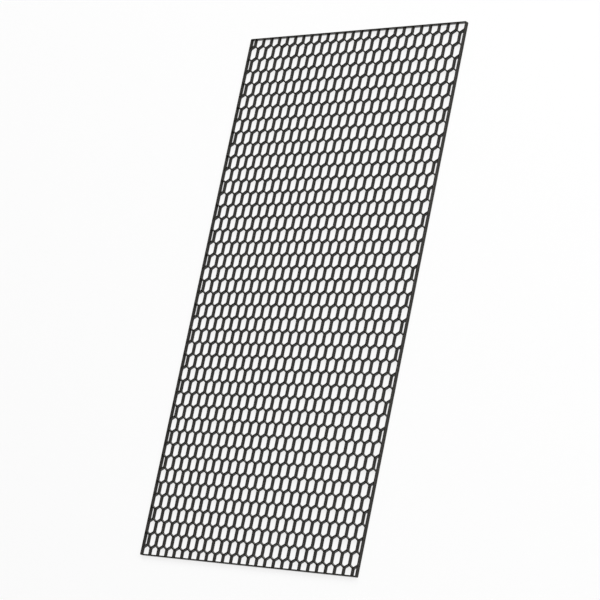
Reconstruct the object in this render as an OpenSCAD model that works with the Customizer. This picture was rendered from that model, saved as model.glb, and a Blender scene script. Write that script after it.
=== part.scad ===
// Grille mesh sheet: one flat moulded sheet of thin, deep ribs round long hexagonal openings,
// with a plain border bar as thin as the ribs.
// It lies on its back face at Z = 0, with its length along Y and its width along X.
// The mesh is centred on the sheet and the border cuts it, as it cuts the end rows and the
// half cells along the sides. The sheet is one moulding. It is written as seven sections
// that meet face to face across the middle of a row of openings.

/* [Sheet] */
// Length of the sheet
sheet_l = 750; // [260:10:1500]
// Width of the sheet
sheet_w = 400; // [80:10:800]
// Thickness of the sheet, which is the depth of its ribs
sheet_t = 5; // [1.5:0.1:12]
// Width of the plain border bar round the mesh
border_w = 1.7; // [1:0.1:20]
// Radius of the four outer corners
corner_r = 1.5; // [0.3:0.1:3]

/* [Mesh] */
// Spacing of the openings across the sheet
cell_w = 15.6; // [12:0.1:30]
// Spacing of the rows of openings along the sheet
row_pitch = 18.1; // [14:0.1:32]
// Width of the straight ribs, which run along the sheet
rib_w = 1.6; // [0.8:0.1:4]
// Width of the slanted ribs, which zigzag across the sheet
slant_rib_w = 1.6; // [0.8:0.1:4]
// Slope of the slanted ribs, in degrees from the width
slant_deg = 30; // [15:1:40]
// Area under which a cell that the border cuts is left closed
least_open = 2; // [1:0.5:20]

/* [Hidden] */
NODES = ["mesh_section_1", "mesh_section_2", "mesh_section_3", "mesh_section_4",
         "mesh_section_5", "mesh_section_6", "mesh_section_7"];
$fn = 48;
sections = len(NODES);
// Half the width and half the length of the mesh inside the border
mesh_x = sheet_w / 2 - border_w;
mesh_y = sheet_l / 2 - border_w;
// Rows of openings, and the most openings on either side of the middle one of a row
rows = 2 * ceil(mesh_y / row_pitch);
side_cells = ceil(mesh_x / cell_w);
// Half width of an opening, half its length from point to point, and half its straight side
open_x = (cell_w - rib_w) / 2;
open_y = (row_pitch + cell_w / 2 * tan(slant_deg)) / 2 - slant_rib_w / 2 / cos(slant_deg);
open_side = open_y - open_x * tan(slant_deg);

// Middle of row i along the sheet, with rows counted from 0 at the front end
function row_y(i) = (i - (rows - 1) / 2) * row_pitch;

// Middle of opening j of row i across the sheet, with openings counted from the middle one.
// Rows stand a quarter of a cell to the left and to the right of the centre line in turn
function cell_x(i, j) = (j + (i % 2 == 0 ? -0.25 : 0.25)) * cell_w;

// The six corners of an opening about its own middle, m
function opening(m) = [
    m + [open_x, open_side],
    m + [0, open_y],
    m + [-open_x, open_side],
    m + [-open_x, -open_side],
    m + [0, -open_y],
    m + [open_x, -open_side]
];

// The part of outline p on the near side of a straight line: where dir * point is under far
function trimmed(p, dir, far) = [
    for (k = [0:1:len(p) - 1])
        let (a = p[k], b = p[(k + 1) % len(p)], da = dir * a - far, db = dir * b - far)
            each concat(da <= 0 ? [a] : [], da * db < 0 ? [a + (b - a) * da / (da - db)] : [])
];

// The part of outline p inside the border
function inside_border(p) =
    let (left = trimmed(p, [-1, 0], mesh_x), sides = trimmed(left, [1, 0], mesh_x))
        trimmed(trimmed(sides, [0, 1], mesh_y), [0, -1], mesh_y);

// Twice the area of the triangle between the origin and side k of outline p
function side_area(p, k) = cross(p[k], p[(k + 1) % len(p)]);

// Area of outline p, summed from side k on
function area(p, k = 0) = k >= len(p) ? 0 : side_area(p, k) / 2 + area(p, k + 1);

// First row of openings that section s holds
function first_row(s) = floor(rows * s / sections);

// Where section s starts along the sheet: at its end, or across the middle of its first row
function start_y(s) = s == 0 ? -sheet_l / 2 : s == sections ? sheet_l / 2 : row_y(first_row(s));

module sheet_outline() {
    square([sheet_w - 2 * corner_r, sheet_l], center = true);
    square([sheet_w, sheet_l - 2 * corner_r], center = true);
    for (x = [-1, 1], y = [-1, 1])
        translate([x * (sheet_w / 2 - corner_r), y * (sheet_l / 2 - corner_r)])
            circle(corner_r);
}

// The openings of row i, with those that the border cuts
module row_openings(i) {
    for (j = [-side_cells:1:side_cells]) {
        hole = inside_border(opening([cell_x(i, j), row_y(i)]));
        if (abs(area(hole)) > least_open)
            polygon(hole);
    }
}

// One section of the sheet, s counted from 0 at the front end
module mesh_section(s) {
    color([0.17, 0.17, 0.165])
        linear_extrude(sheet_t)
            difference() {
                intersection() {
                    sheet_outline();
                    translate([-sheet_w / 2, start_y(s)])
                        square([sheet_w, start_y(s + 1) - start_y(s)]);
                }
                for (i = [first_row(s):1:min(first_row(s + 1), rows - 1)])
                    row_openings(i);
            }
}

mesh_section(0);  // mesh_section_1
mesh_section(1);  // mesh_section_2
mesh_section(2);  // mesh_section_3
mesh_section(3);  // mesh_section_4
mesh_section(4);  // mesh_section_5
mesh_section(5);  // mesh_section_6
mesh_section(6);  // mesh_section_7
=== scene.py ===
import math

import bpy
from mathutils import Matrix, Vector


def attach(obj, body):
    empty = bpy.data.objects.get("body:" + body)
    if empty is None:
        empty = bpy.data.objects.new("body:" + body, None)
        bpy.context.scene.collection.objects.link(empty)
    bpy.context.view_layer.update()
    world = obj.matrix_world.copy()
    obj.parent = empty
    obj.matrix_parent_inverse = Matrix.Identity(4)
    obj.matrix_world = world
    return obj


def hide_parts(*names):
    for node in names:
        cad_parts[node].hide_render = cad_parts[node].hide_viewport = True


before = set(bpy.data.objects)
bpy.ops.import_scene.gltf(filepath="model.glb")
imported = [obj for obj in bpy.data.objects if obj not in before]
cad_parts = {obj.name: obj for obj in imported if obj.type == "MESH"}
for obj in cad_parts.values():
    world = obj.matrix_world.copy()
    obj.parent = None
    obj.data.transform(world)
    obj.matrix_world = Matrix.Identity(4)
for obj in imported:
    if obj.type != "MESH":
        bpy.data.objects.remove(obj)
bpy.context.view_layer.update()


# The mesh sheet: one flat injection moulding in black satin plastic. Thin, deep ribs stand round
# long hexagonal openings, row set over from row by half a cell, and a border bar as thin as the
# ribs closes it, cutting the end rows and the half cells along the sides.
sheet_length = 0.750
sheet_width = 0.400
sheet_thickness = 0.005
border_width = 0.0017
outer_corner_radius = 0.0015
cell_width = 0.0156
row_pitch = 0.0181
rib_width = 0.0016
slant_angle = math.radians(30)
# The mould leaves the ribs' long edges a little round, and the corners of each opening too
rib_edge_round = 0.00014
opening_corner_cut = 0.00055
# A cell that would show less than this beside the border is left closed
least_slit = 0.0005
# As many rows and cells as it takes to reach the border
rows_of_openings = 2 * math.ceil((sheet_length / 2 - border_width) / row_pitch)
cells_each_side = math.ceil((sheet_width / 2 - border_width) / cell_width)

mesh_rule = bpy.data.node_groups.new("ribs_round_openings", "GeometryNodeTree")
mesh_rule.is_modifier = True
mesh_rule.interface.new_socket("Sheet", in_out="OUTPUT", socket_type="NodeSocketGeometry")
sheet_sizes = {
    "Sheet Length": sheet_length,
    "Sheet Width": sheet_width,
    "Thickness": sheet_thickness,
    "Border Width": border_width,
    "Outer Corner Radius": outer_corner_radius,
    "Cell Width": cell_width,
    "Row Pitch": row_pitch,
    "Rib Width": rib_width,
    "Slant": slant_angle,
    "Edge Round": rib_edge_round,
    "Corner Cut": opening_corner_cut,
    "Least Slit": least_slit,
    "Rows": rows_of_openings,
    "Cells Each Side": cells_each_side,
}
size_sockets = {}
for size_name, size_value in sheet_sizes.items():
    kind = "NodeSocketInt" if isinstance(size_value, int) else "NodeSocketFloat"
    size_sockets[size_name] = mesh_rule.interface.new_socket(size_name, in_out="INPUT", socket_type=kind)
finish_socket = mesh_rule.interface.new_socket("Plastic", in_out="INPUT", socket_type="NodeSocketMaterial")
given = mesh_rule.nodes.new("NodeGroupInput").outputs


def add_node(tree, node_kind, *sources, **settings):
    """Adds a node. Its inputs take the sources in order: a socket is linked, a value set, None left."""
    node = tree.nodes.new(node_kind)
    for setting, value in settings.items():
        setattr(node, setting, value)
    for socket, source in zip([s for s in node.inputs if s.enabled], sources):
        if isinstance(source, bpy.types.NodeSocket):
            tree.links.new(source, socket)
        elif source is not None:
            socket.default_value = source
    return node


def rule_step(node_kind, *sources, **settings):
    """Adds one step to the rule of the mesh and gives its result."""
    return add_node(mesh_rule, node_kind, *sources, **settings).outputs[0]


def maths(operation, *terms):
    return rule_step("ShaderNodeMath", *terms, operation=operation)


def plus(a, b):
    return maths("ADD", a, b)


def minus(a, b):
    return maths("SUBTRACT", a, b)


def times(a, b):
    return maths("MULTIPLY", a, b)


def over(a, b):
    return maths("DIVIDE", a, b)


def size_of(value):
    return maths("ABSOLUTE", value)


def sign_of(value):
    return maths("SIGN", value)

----

Required work:
Tally the lines containing "that". Provide the number without any other words.

Worked answer:
6